** BEGIN **

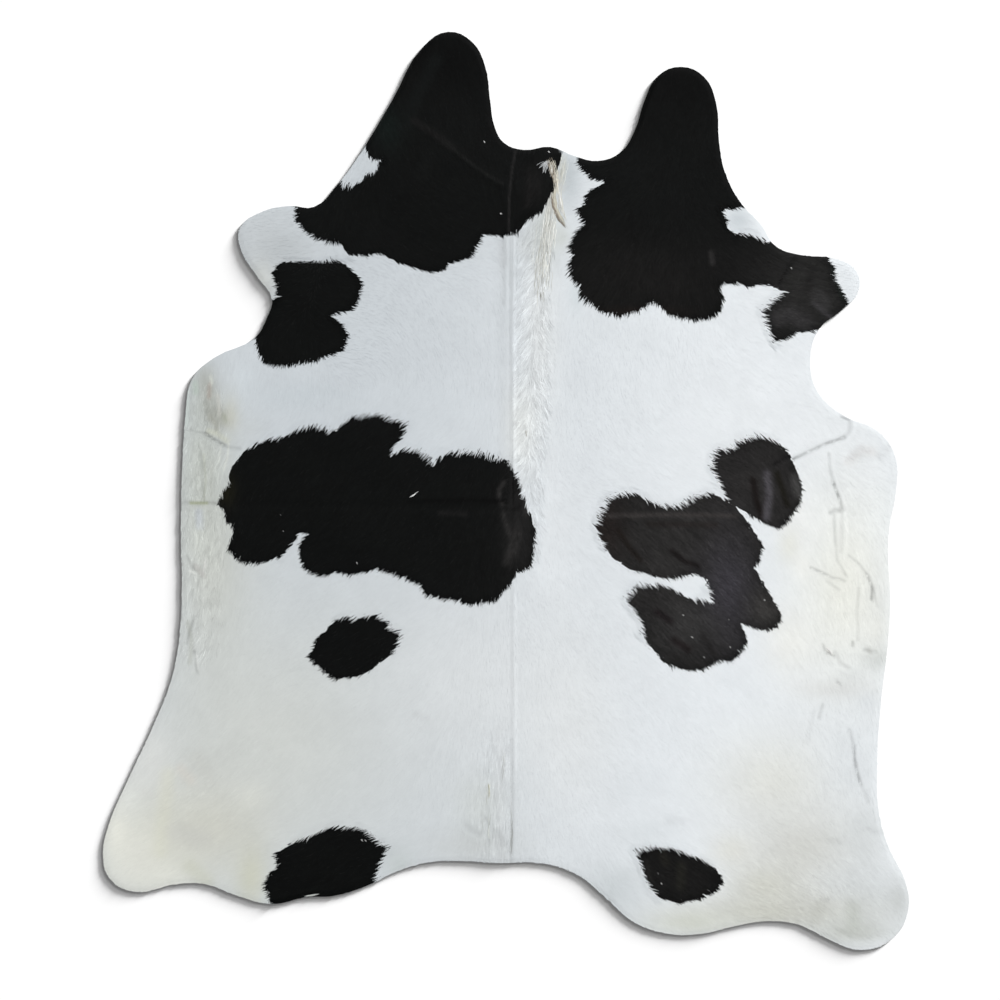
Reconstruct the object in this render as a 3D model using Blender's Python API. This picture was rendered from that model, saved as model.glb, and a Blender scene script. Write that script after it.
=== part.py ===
"""A black and white cowhide rug, lying flat with the hair side up.

Metres, +Z up, the neck towards +Y. The origin is the middle of the hide on the floor.
The hide is one solid: leather with its coat of short hair, level below and softly creased above.
"""

import math

import bmesh
import bpy
from mathutils import Matrix, Vector, noise

# Driving sizes in metres. The width follows from the length and the outline.
HIDE_LENGTH = 2.13
COAT_TOP = 0.0058
EDGE_THICKNESS = 0.0026
SHOULDER_THICKNESS = 0.0046
SHOULDER_INSET = 0.004
FIELD_INSET = 0.010
COCKLE_HEIGHT = 0.0007
COCKLE_SPACING = 0.24

# The long hair of the back stands up as a soft crest beside the spine fold.
CREST_HEIGHT = 0.0026
CREST_HALF_WIDTH = 0.052
CREST_WAVE = 0.0007
CREST_WAVE_LENGTH = 0.11
CREST_FADE = 0.15

# How finely the mesh follows them.
EDGE_STEPS = 4
GRID_PITCH = 0.040
CREST_COLUMNS = (-1.0, -0.5, 0.0, 0.5, 1.0)
SNAP = 0.0012
SHORTEST_EDGE = 0.003

COAT_COLOUR = (0.72, 0.74, 0.75, 1.0)
COAT_ROUGHNESS = 0.85

# The cut edge, clockwise from the left ear: stretch, then (across, down) in photo pixels.
OUTLINE = {
    "left ear": [(424, 46), (448, 32), (472, 42), (485, 66), (490, 100), (495, 128)],
    "nape": [(504, 143), (524, 150), (550, 147), (574, 156), (598, 161), (621, 152)],
    "right ear": [(635, 130), (644, 102), (658, 76), (681, 67), (704, 77), (716, 103), (719, 142)],
    "right neck": [(725, 173), (742, 205), (761, 225), (775, 246)],
    "right foreleg": [(800, 255), (836, 259), (856, 271), (858, 292), (842, 310), (819, 329)],
    "right armpit": [(810, 361), (818, 393), (846, 417)],
    "right belly": [(876, 430), (895, 456), (896, 490), (889, 528), (888, 560), (890, 600), (887, 650)],
    "right thigh": [(881, 700), (877, 765), (879, 815), (890, 851)],
    "right hind leg": [(905, 881), (908, 910), (893, 938), (861, 950), (830, 940), (800, 925)],
    "right rump": [(768, 921), (735, 926), (700, 934), (664, 933), (632, 921), (604, 896), (576, 874)],
    "tail edge": [(540, 863), (500, 863), (462, 861), (430, 862)],
    "left rump": [(400, 870), (366, 886), (332, 896), (306, 897), (272, 904), (238, 896), (205, 884)],
    "left hind leg": [(175, 884), (136, 892), (110, 879), (103, 855), (109, 824), (128, 780)],
    "left thigh": [(155, 722), (173, 674), (181, 620)],
    "left belly": [(181, 520), (183, 455), (186, 410), (192, 379), (214, 358)],
    "left armpit": [(256, 337), (267, 318), (272, 299)],
    "left foreleg": [(258, 278), (240, 247), (240, 228), (262, 212), (290, 206)],
    "left neck": [(314, 207), (338, 184), (356, 160), (392, 101)],
}

# Where the crest runs, in photo pixels down its length: (across, down).
CREST_LINE = [(540, 150), (541, 250), (538, 330), (530, 420), (522, 490)]

# Creases left by folding: name, start and end in photo pixels, then half width and rise in metres.
CREASES = [
    ("spine fold, neck", (515, 152), (513, 500), 0.010, -0.0016),
    ("spine fold, back", (513, 500), (511, 860), 0.010, -0.0013),
    ("packing fold, left", (186, 503), (515, 508), 0.014, -0.0010),
    ("packing fold, right", (515, 508), (880, 514), 0.014, -0.0009),
    ("ear fold", (430, 120), (520, 190), 0.012, 0.0009),
    ("left shoulder crease", (184, 428), (250, 454), 0.012, -0.0015),
    ("left belly crease", (194, 612), (196, 674), 0.012, -0.0011),
    ("right shoulder crease", (849, 420), (790, 462), 0.012, -0.0015),
    ("right flank crease", (828, 456), (840, 508), 0.012, -0.0015),
    ("right belly crease", (833, 512), (848, 576), 0.012, -0.0012),
    ("right edge crease", (852, 556), (875, 606), 0.012, -0.0012),
    ("right flank tuft", (812, 568), (848, 584), 0.012, 0.0010),
    ("right thigh crease", (851, 735), (862, 788), 0.012, -0.0015),
]


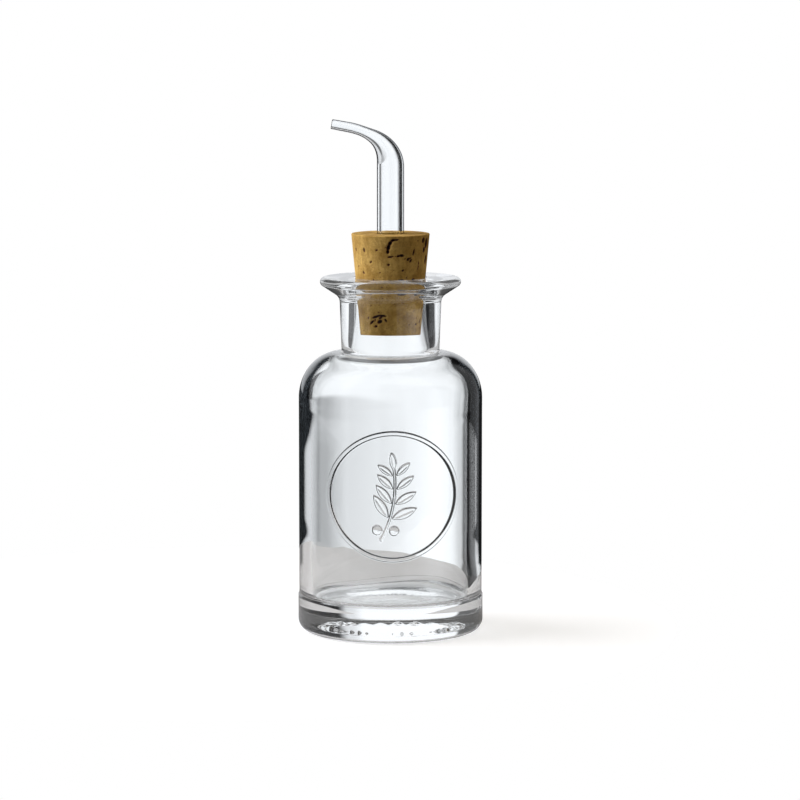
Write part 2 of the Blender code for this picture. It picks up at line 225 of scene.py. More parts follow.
class Nodes:
    """The node tree of one material or of the world, emptied."""

    def __init__(self, owner):
        owner.use_nodes = True
        self.tree = owner.node_tree
        self.tree.nodes.clear()

    def add(self, kind, settings=None, **values):
        """A node of that kind. Its settings are set first, then its inputs, each by its name with _ for a
        space, or by its number after _."""
        node = self.tree.nodes.new("ShaderNode" + kind)
        for name, value in (settings or {}).items():
            setattr(node, name, value)
        for name, value in values.items():
            plug(node.inputs[int(name[1:]) if name[1:].isdigit() else name.replace("_", " ")], value)
        return node

    def number(self, kind, settings=None, output=0, **values):
        """One output of a new node as a Wire."""
        return Wire(self.add(kind, settings, **values).outputs[output])

    def ramped(self, value, low, high):
        """0 where value is at low, 1 where it is at high, eased between. low may be above high."""
        return self.number("MapRange", {"interpolation_type": "SMOOTHSTEP"}, Value=value, From_Min=low,
                           From_Max=high, To_Min=0.0, To_Max=1.0)

    def reached(self, count, least):
        """1 where a whole number is least or more, and 0 elsewhere."""
        return self.ramped(count, least - 0.6, least - 0.4)

    def mixed(self, factor, first, second):
        """The colour between first and second. A Mix node's colours are inputs 6 and 7 and output 2."""
        return self.add("Mix", {"data_type": "RGBA"}, Factor=factor, _6=first, _7=second).outputs[2]


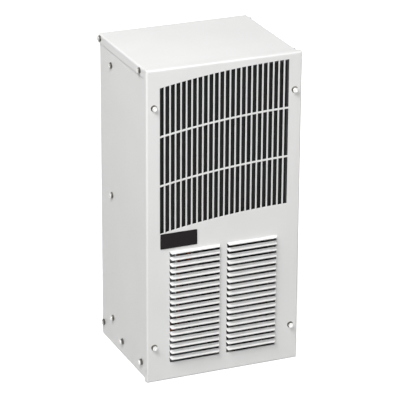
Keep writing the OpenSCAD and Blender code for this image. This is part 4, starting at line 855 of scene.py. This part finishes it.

** END **

> [Written instruction] Repeat the material from above exactly, word for word.

> [Result of this exercise]
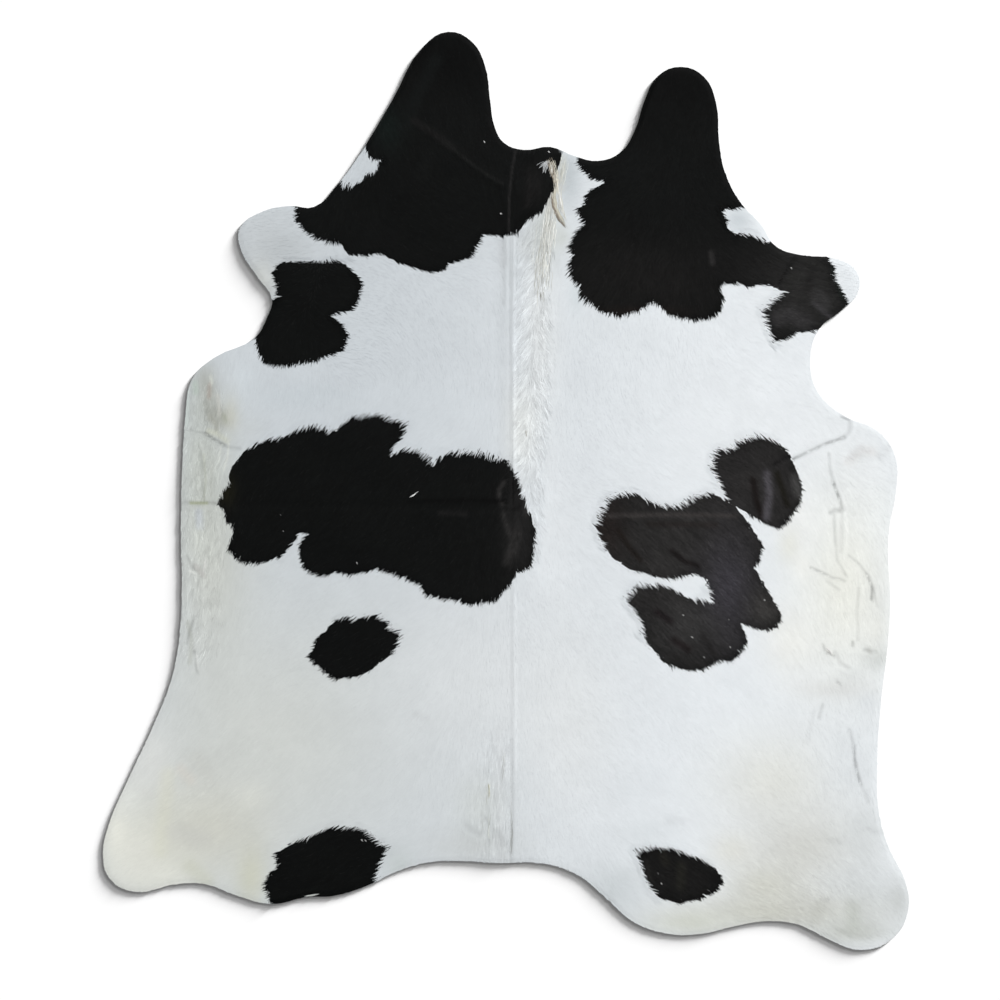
Reconstruct the object in this render as a 3D model using Blender's Python API. This picture was rendered from that model, saved as model.glb, and a Blender scene script. Write that script after it.
=== part.py ===
"""A black and white cowhide rug, lying flat with the hair side up.

Metres, +Z up, the neck towards +Y. The origin is the middle of the hide on the floor.
The hide is one solid: leather with its coat of short hair, level below and softly creased above.
"""

import math

import bmesh
import bpy
from mathutils import Matrix, Vector, noise

# Driving sizes in metres. The width follows from the length and the outline.
HIDE_LENGTH = 2.13
COAT_TOP = 0.0058
EDGE_THICKNESS = 0.0026
SHOULDER_THICKNESS = 0.0046
SHOULDER_INSET = 0.004
FIELD_INSET = 0.010
COCKLE_HEIGHT = 0.0007
COCKLE_SPACING = 0.24

# The long hair of the back stands up as a soft crest beside the spine fold.
CREST_HEIGHT = 0.0026
CREST_HALF_WIDTH = 0.052
CREST_WAVE = 0.0007
CREST_WAVE_LENGTH = 0.11
CREST_FADE = 0.15

# How finely the mesh follows them.
EDGE_STEPS = 4
GRID_PITCH = 0.040
CREST_COLUMNS = (-1.0, -0.5, 0.0, 0.5, 1.0)
SNAP = 0.0012
SHORTEST_EDGE = 0.003

COAT_COLOUR = (0.72, 0.74, 0.75, 1.0)
COAT_ROUGHNESS = 0.85

# The cut edge, clockwise from the left ear: stretch, then (across, down) in photo pixels.
OUTLINE = {
    "left ear": [(424, 46), (448, 32), (472, 42), (485, 66), (490, 100), (495, 128)],
    "nape": [(504, 143), (524, 150), (550, 147), (574, 156), (598, 161), (621, 152)],
    "right ear": [(635, 130), (644, 102), (658, 76), (681, 67), (704, 77), (716, 103), (719, 142)],
    "right neck": [(725, 173), (742, 205), (761, 225), (775, 246)],
    "right foreleg": [(800, 255), (836, 259), (856, 271), (858, 292), (842, 310), (819, 329)],
    "right armpit": [(810, 361), (818, 393), (846, 417)],
    "right belly": [(876, 430), (895, 456), (896, 490), (889, 528), (888, 560), (890, 600), (887, 650)],
    "right thigh": [(881, 700), (877, 765), (879, 815), (890, 851)],
    "right hind leg": [(905, 881), (908, 910), (893, 938), (861, 950), (830, 940), (800, 925)],
    "right rump": [(768, 921), (735, 926), (700, 934), (664, 933), (632, 921), (604, 896), (576, 874)],
    "tail edge": [(540, 863), (500, 863), (462, 861), (430, 862)],
    "left rump": [(400, 870), (366, 886), (332, 896), (306, 897), (272, 904), (238, 896), (205, 884)],
    "left hind leg": [(175, 884), (136, 892), (110, 879), (103, 855), (109, 824), (128, 780)],
    "left thigh": [(155, 722), (173, 674), (181, 620)],
    "left belly": [(181, 520), (183, 455), (186, 410), (192, 379), (214, 358)],
    "left armpit": [(256, 337), (267, 318), (272, 299)],
    "left foreleg": [(258, 278), (240, 247), (240, 228), (262, 212), (290, 206)],
    "left neck": [(314, 207), (338, 184), (356, 160), (392, 101)],
}

# Where the crest runs, in photo pixels down its length: (across, down).
CREST_LINE = [(540, 150), (541, 250), (538, 330), (530, 420), (522, 490)]

# Creases left by folding: name, start and end in photo pixels, then half width and rise in metres.
CREASES = [
    ("spine fold, neck", (515, 152), (513, 500), 0.010, -0.0016),
    ("spine fold, back", (513, 500), (511, 860), 0.010, -0.0013),
    ("packing fold, left", (186, 503), (515, 508), 0.014, -0.0010),
    ("packing fold, right", (515, 508), (880, 514), 0.014, -0.0009),
    ("ear fold", (430, 120), (520, 190), 0.012, 0.0009),
    ("left shoulder crease", (184, 428), (250, 454), 0.012, -0.0015),
    ("left belly crease", (194, 612), (196, 674), 0.012, -0.0011),
    ("right shoulder crease", (849, 420), (790, 462), 0.012, -0.0015),
    ("right flank crease", (828, 456), (840, 508), 0.012, -0.0015),
    ("right belly crease", (833, 512), (848, 576), 0.012, -0.0012),
    ("right edge crease", (852, 556), (875, 606), 0.012, -0.0012),
    ("right flank tuft", (812, 568), (848, 584), 0.012, 0.0010),
    ("right thigh crease", (851, 735), (862, 788), 0.012, -0.0015),
]


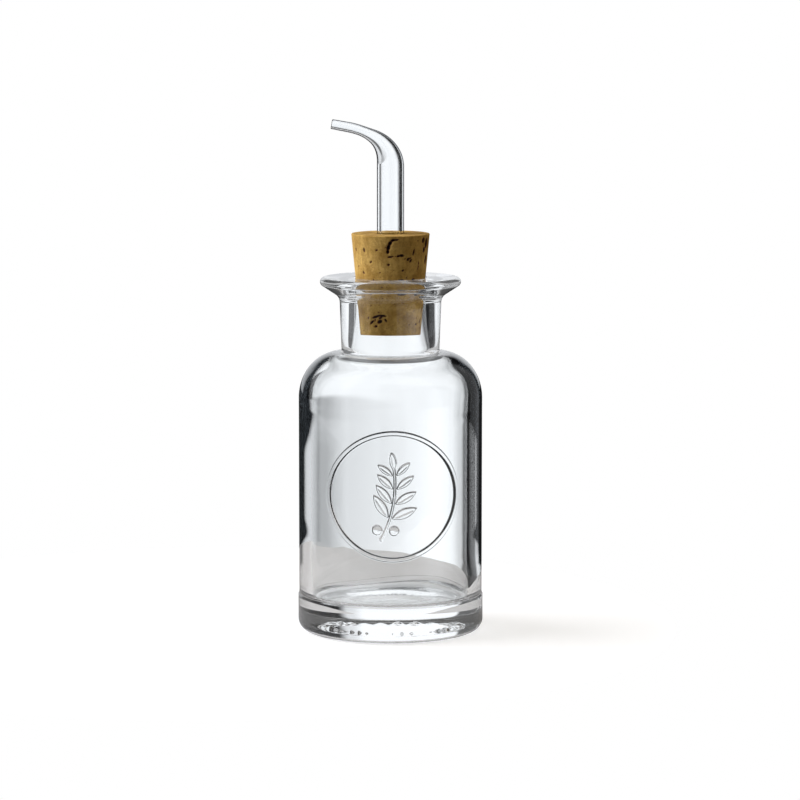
Write part 2 of the Blender code for this picture. It picks up at line 225 of scene.py. More parts follow.
class Nodes:
    """The node tree of one material or of the world, emptied."""

    def __init__(self, owner):
        owner.use_nodes = True
        self.tree = owner.node_tree
        self.tree.nodes.clear()

    def add(self, kind, settings=None, **values):
        """A node of that kind. Its settings are set first, then its inputs, each by its name with _ for a
        space, or by its number after _."""
        node = self.tree.nodes.new("ShaderNode" + kind)
        for name, value in (settings or {}).items():
            setattr(node, name, value)
        for name, value in values.items():
            plug(node.inputs[int(name[1:]) if name[1:].isdigit() else name.replace("_", " ")], value)
        return node

    def number(self, kind, settings=None, output=0, **values):
        """One output of a new node as a Wire."""
        return Wire(self.add(kind, settings, **values).outputs[output])

    def ramped(self, value, low, high):
        """0 where value is at low, 1 where it is at high, eased between. low may be above high."""
        return self.number("MapRange", {"interpolation_type": "SMOOTHSTEP"}, Value=value, From_Min=low,
                           From_Max=high, To_Min=0.0, To_Max=1.0)

    def reached(self, count, least):
        """1 where a whole number is least or more, and 0 elsewhere."""
        return self.ramped(count, least - 0.6, least - 0.4)

    def mixed(self, factor, first, second):
        """The colour between first and second. A Mix node's colours are inputs 6 and 7 and output 2."""
        return self.add("Mix", {"data_type": "RGBA"}, Factor=factor, _6=first, _7=second).outputs[2]


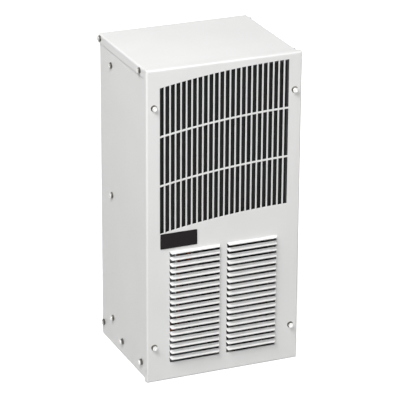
Keep writing the OpenSCAD and Blender code for this image. This is part 4, starting at line 855 of scene.py. This part finishes it.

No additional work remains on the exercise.